■ **PROBLEM DESCRIPTION**:
Write each line out again exactly as written.

Stored records:
::::::

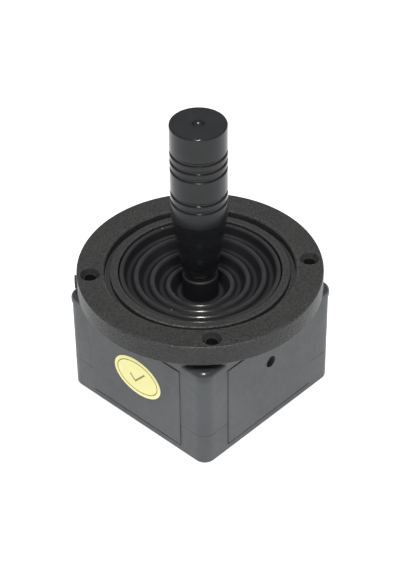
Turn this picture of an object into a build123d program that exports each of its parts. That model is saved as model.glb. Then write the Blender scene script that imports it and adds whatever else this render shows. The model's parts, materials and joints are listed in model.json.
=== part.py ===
from build123d import *
import os

# Two-axis panel joystick. Millimetres, +Z up, origin at the centre of the case's underside.
# The swing frame turns about X, the lever turns about Y inside it, and a slotted bail that
# also turns about Y reads the lever's second direction. Both pivot axes cross at PIVOT_Z.

HAIR = 0.01
RUNNING_GAP = 0.04
SCREW_SLOT_HALF = 0.25

# Mounting flange
FLANGE_R = 32.5
FLANGE_Z = (32.9, 38.9)
FLANGE_BORE_R = 25.25
FLANGE_EDGE = 0.4
LIP_SEAT_R = 27.2
LIP_SEAT_Z = 34.0
MOUNT_CIRCLE_R = 29.0
MOUNT_HOLE_R = 1.5
COUNTERSINK_R = 2.65
MOUNT_ANGLE = 49.3
GATE_STUB_ANGLE = 226.0
GATE_STUB_SIZE = (1.2, 2.5, 3.0)
GATE_STUB_Z = 35.2

# Screws that hold the flange from below
FLANGE_SCREW_CIRCLE_R = 28.6
FLANGE_SCREW_ANGLE = 37.0
FLANGE_SCREW_HEAD_R = 1.6
FLANGE_SCREW_HEAD_Z = (29.4, 30.7)
FLANGE_SCREW_TIP_Z = 36.6
FLANGE_THREAD_R = 1.0

# Square top plate with a round seat for the flange
PLATE_HALF = 25.2
PLATE_Z = (28.8, 31.3)
PLATE_EDGE = 1.6
PLATE_OPENING_R = 22.5
SEAT_R = 30.4
SEAT_HOLE_R = 2.0

# Housing and bottom cover
CASE_HALF = 25.0
CASE_CORNER = 3.2
WALL = 2.0
FLOOR = 2.1
PANEL_HALF = 16.25
PANEL_Z = (2.6, 28.07)
PANEL_PROUD = 0.25
PANEL_EDGE = 0.15
COVER_BLOCK_Z = 9.62
COVER_EDGE = 0.6
SEAM = 0.12
COLUMN_INNER = 15.4
TONGUE_GAP = 0.2
TONGUE_WALL = 1.4
TONGUE_TOP = 4.8
SOCKET_WALL = 1.3
SOCKET_TOP = 4.5
WIRE_EXIT = (10.0, 5.0)
WIRE_EXIT_AT = (-10.0, 18.4)

# Long screws that hold the cover and the housing to the top plate
CASE_SCREW_AT = 18.2
CASE_SCREW_R = 1.5
CASE_SCREW_HOLE_R = 1.6
CASE_SCREW_HEAD_R = 2.8
CASE_SCREW_HEAD_Z = (0.3, 2.4)
CASE_SCREW_TIP_Z = 31.0
CROSS_DEPTH = 0.9

# Pivot axes
PIVOT_Z = 20.7
PIN_R = 1.3
PIN_END = 24.3
PIN_HOLE_R = 1.7
FRAME_FACE = 10.5
BAIL_FACE = 13.0
BUSH_FLANGE = (20.6, 21.6)
BUSH_FLANGE_R = 3.2
BUSH_R = 2.4
BUSH_END = 24.1
BUSH_BOSS_R = 4.2

# Centring springs: tangent legs straddle a moving tab and a fixed tab
WIRE_R = 0.45
COIL_R = 3.85
COIL_PITCH = 1.05
COIL_TURNS = 4.5
COIL_START = 14.4
LEG_LENGTH = 10.2
SLEEVE_GAP = 0.2
TAB_HALF = 3.35
TAB_DEPTH = (5.2, 7.2)
TAB_END = 19.3
FIXED_TAB_DEPTH = (8.3, 10.1)
FIXED_TAB_START = 14.0

# Gimbal frame, lever and bail
FRAME_BAR = 2.5
FRAME_HALF_Y = 8.5
FRAME_INNER_Y = 5.5
FRAME_HALF_Z = 3.2
FRAME_CORNER = 1.5
FRAME_ARM = 2.2
CROSS_PIN_R = 1.5
HUB_R = 4.0
HUB_SIDE_GAP = 0.2
STEM_R = 3.0
STEM_TOP_Z = 58.0
TAIL_R = 1.4
TAIL_DEPTH = 17.5
BALL_R = 2.2
BALL_DEPTH = 11.5
SLOT_GAP = 0.3
SLOT_HALF_LENGTH = 8.0
BAIL_ARM = 2.0
BAIL_HALF = 4.2
BAIL_DEPTH = (10.0, 12.4)
GATE_HALF = 7.4
GATE_WALL = 0.8
GATE_CORNER = 1.5
GATE_TOP = 6.9

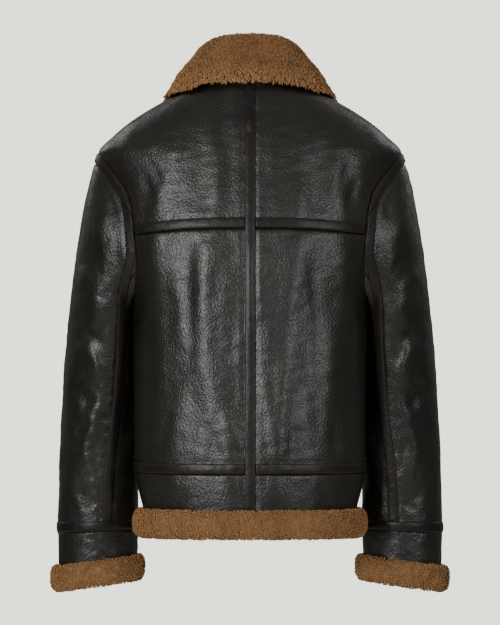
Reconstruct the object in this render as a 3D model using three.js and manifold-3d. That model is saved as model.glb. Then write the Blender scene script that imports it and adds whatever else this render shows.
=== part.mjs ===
// A hip-length shearling jacket, filled out as it is worn: dark leather outside, clipped wool inside.
// Millimetres, +Z up. The wearer faces -Y and +X is the wearer's left. The origin is the middle of the
// neck opening at the height of the back neck seam, so "drop" is the distance below that height.
import * as THREE from "three";
import Module from "manifold-3d";
import { mergeVertices } from "three/addons/utils/BufferGeometryUtils.js";

// Driving dimensions
const SKIN = 6; // thickness of the shearling: leather with the pile behind it
const SEAM_GAP = 0.3; // between two panels sewn to each other
const EASE = SEAM_GAP / 2;
const SQUARENESS = 2.4; // exponent of the torso's rounded sections, where 2 is an ellipse
const STRAP = { width: 15, thickness: 1.5, lift: 0.8, stiffness: 0.3 }; // leather tape sewn over the seams
const HEM_SEAM = 594; // drop of the seam between body and hem band
const BAND_END = 651; // drop of the hem band's lower edge
const YOKE_DROP = 231; // at centre back
const SHOULDER_TURN = 62; // where the shoulder seam meets the neckline, in degrees from centre back
const SIDE_RADIUS = 165; // about the torso's half width, for small angles at the side seam
const ARMHOLE = { y: -2, drop: 230, halfDepth: 82, halfHeight: 112, sag: 10, fullness: 0.85 };
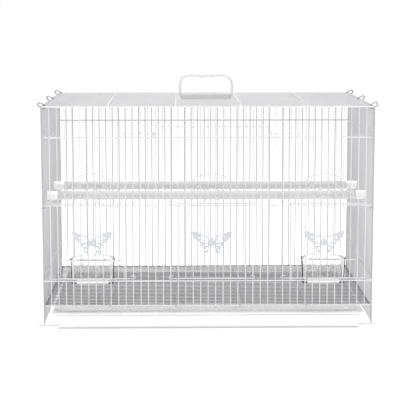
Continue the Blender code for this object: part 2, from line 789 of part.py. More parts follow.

::::::

■ **REPLY TO THE TASK**:
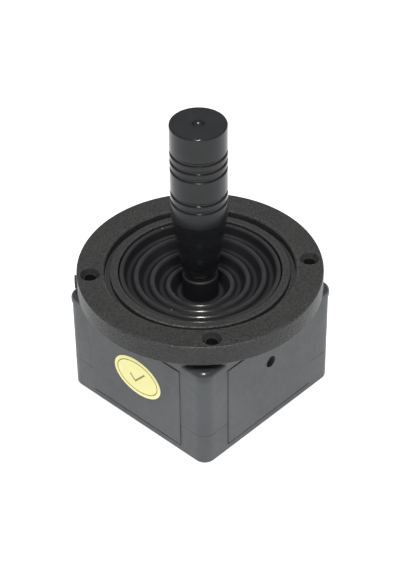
Turn this picture of an object into a build123d program that exports each of its parts. That model is saved as model.glb. Then write the Blender scene script that imports it and adds whatever else this render shows. The model's parts, materials and joints are listed in model.json.
=== part.py ===
from build123d import *
import os

# Two-axis panel joystick. Millimetres, +Z up, origin at the centre of the case's underside.
# The swing frame turns about X, the lever turns about Y inside it, and a slotted bail that
# also turns about Y reads the lever's second direction. Both pivot axes cross at PIVOT_Z.

HAIR = 0.01
RUNNING_GAP = 0.04
SCREW_SLOT_HALF = 0.25

# Mounting flange
FLANGE_R = 32.5
FLANGE_Z = (32.9, 38.9)
FLANGE_BORE_R = 25.25
FLANGE_EDGE = 0.4
LIP_SEAT_R = 27.2
LIP_SEAT_Z = 34.0
MOUNT_CIRCLE_R = 29.0
MOUNT_HOLE_R = 1.5
COUNTERSINK_R = 2.65
MOUNT_ANGLE = 49.3
GATE_STUB_ANGLE = 226.0
GATE_STUB_SIZE = (1.2, 2.5, 3.0)
GATE_STUB_Z = 35.2

# Screws that hold the flange from below
FLANGE_SCREW_CIRCLE_R = 28.6
FLANGE_SCREW_ANGLE = 37.0
FLANGE_SCREW_HEAD_R = 1.6
FLANGE_SCREW_HEAD_Z = (29.4, 30.7)
FLANGE_SCREW_TIP_Z = 36.6
FLANGE_THREAD_R = 1.0

# Square top plate with a round seat for the flange
PLATE_HALF = 25.2
PLATE_Z = (28.8, 31.3)
PLATE_EDGE = 1.6
PLATE_OPENING_R = 22.5
SEAT_R = 30.4
SEAT_HOLE_R = 2.0

# Housing and bottom cover
CASE_HALF = 25.0
CASE_CORNER = 3.2
WALL = 2.0
FLOOR = 2.1
PANEL_HALF = 16.25
PANEL_Z = (2.6, 28.07)
PANEL_PROUD = 0.25
PANEL_EDGE = 0.15
COVER_BLOCK_Z = 9.62
COVER_EDGE = 0.6
SEAM = 0.12
COLUMN_INNER = 15.4
TONGUE_GAP = 0.2
TONGUE_WALL = 1.4
TONGUE_TOP = 4.8
SOCKET_WALL = 1.3
SOCKET_TOP = 4.5
WIRE_EXIT = (10.0, 5.0)
WIRE_EXIT_AT = (-10.0, 18.4)

# Long screws that hold the cover and the housing to the top plate
CASE_SCREW_AT = 18.2
CASE_SCREW_R = 1.5
CASE_SCREW_HOLE_R = 1.6
CASE_SCREW_HEAD_R = 2.8
CASE_SCREW_HEAD_Z = (0.3, 2.4)
CASE_SCREW_TIP_Z = 31.0
CROSS_DEPTH = 0.9

# Pivot axes
PIVOT_Z = 20.7
PIN_R = 1.3
PIN_END = 24.3
PIN_HOLE_R = 1.7
FRAME_FACE = 10.5
BAIL_FACE = 13.0
BUSH_FLANGE = (20.6, 21.6)
BUSH_FLANGE_R = 3.2
BUSH_R = 2.4
BUSH_END = 24.1
BUSH_BOSS_R = 4.2

# Centring springs: tangent legs straddle a moving tab and a fixed tab
WIRE_R = 0.45
COIL_R = 3.85
COIL_PITCH = 1.05
COIL_TURNS = 4.5
COIL_START = 14.4
LEG_LENGTH = 10.2
SLEEVE_GAP = 0.2
TAB_HALF = 3.35
TAB_DEPTH = (5.2, 7.2)
TAB_END = 19.3
FIXED_TAB_DEPTH = (8.3, 10.1)
FIXED_TAB_START = 14.0

# Gimbal frame, lever and bail
FRAME_BAR = 2.5
FRAME_HALF_Y = 8.5
FRAME_INNER_Y = 5.5
FRAME_HALF_Z = 3.2
FRAME_CORNER = 1.5
FRAME_ARM = 2.2
CROSS_PIN_R = 1.5
HUB_R = 4.0
HUB_SIDE_GAP = 0.2
STEM_R = 3.0
STEM_TOP_Z = 58.0
TAIL_R = 1.4
TAIL_DEPTH = 17.5
BALL_R = 2.2
BALL_DEPTH = 11.5
SLOT_GAP = 0.3
SLOT_HALF_LENGTH = 8.0
BAIL_ARM = 2.0
BAIL_HALF = 4.2
BAIL_DEPTH = (10.0, 12.4)
GATE_HALF = 7.4
GATE_WALL = 0.8
GATE_CORNER = 1.5
GATE_TOP = 6.9

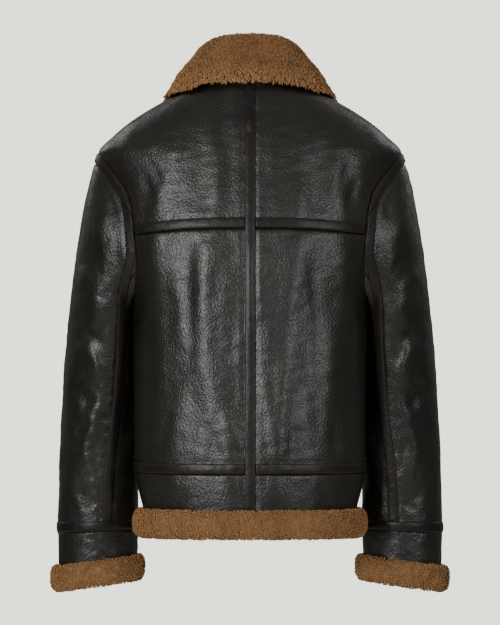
Reconstruct the object in this render as a 3D model using three.js and manifold-3d. That model is saved as model.glb. Then write the Blender scene script that imports it and adds whatever else this render shows.
=== part.mjs ===
// A hip-length shearling jacket, filled out as it is worn: dark leather outside, clipped wool inside.
// Millimetres, +Z up. The wearer faces -Y and +X is the wearer's left. The origin is the middle of the
// neck opening at the height of the back neck seam, so "drop" is the distance below that height.
import * as THREE from "three";
import Module from "manifold-3d";
import { mergeVertices } from "three/addons/utils/BufferGeometryUtils.js";

// Driving dimensions
const SKIN = 6; // thickness of the shearling: leather with the pile behind it
const SEAM_GAP = 0.3; // between two panels sewn to each other
const EASE = SEAM_GAP / 2;
const SQUARENESS = 2.4; // exponent of the torso's rounded sections, where 2 is an ellipse
const STRAP = { width: 15, thickness: 1.5, lift: 0.8, stiffness: 0.3 }; // leather tape sewn over the seams
const HEM_SEAM = 594; // drop of the seam between body and hem band
const BAND_END = 651; // drop of the hem band's lower edge
const YOKE_DROP = 231; // at centre back
const SHOULDER_TURN = 62; // where the shoulder seam meets the neckline, in degrees from centre back
const SIDE_RADIUS = 165; // about the torso's half width, for small angles at the side seam
const ARMHOLE = { y: -2, drop: 230, halfDepth: 82, halfHeight: 112, sag: 10, fullness: 0.85 };
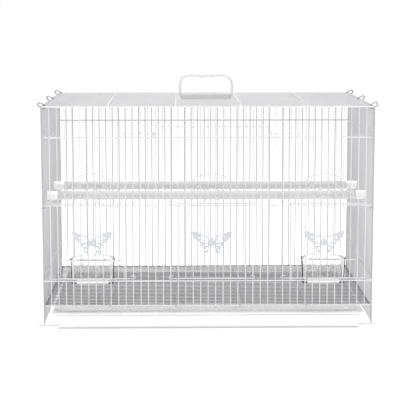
Continue the Blender code for this object: part 2, from line 789 of part.py. More parts follow.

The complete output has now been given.